▶ [SUPPLIED INFORMATION]
##########

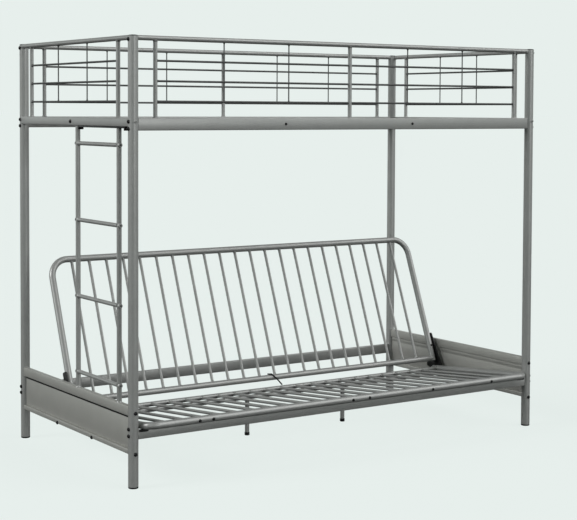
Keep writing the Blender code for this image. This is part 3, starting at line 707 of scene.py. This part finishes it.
# %% [markdown]
# ## Step 15: the lower rails
# The front rail carries the front of the seat. Near each end it is notched for the seat's side tube,
# which slides on a plastic pad in the notch. Its outline with the notches is one face, extruded through
# its depth. The rear rail is plain, and the folded back rests on it. The pads and the tracks behind
# them already have the right shape in the CAD, so they stay and only get new finishes.

# %% Front rail with its notches, rear rail, pads and tracks
front_rail_edge = 0.0022
low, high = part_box("lower_rail_front")
pad_low, pad_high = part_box("seat_pad_right")
notch_in, notch_out, notch_floor = pad_low.x - clearance, pad_high.x + clearance, pad_low.z - clearance
rail_end = right_x - rail_reach
half_rail = [
    (rail_end, low.z), (rail_end, high.z), (notch_out, high.z), (notch_out, notch_floor),
    (notch_in, notch_floor), (notch_in, high.z),
]
outline = half_rail + [(-x, z) for x, z in reversed(half_rail)]
bm = bmesh.new()
add_plate(bm, [(x, front_y - rail_half_depth, z) for x, z in outline], (0, 2 * rail_half_depth, 0))
round_edges(bm, list(bm.edges), front_rail_edge)
add_piece("rail_lower_front", bm, tube_paint, "bunk", "lower_rail_front")
add_long_rail("rail_lower_rear", "rear", "lower_rail_rear")
for side in ends:
    for kind, paint in (("pad", polypropylene), ("track", tube_paint)):
        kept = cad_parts[f"seat_{kind}_{side}"]
        for material_slot in kept.material_slots:
            material_slot.material = paint
        print("kept node", kept.name, "with", paint.name)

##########

▶ [OBJECTIVE]
Return all of the data exactly as it reads.

▶ [OUTPUT FOR THIS TASK]
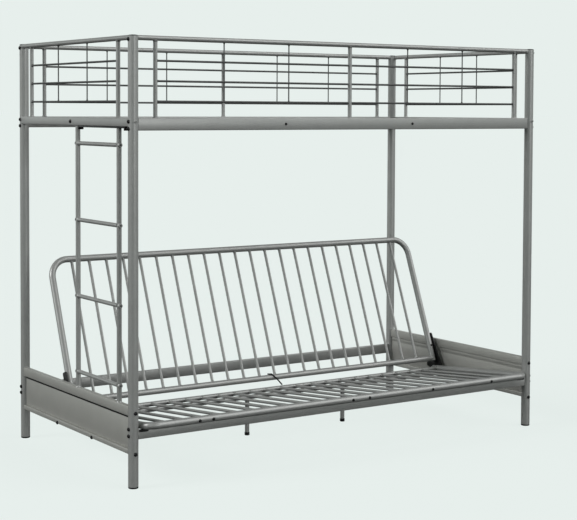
Keep writing the Blender code for this image. This is part 3, starting at line 707 of scene.py. This part finishes it.
# %% [markdown]
# ## Step 15: the lower rails
# The front rail carries the front of the seat. Near each end it is notched for the seat's side tube,
# which slides on a plastic pad in the notch. Its outline with the notches is one face, extruded through
# its depth. The rear rail is plain, and the folded back rests on it. The pads and the tracks behind
# them already have the right shape in the CAD, so they stay and only get new finishes.

# %% Front rail with its notches, rear rail, pads and tracks
front_rail_edge = 0.0022
low, high = part_box("lower_rail_front")
pad_low, pad_high = part_box("seat_pad_right")
notch_in, notch_out, notch_floor = pad_low.x - clearance, pad_high.x + clearance, pad_low.z - clearance
rail_end = right_x - rail_reach
half_rail = [
    (rail_end, low.z), (rail_end, high.z), (notch_out, high.z), (notch_out, notch_floor),
    (notch_in, notch_floor), (notch_in, high.z),
]
outline = half_rail + [(-x, z) for x, z in reversed(half_rail)]
bm = bmesh.new()
add_plate(bm, [(x, front_y - rail_half_depth, z) for x, z in outline], (0, 2 * rail_half_depth, 0))
round_edges(bm, list(bm.edges), front_rail_edge)
add_piece("rail_lower_front", bm, tube_paint, "bunk", "lower_rail_front")
add_long_rail("rail_lower_rear", "rear", "lower_rail_rear")
for side in ends:
    for kind, paint in (("pad", polypropylene), ("track", tube_paint)):
        kept = cad_parts[f"seat_{kind}_{side}"]
        for material_slot in kept.material_slots:
            material_slot.material = paint
        print("kept node", kept.name, "with", paint.name)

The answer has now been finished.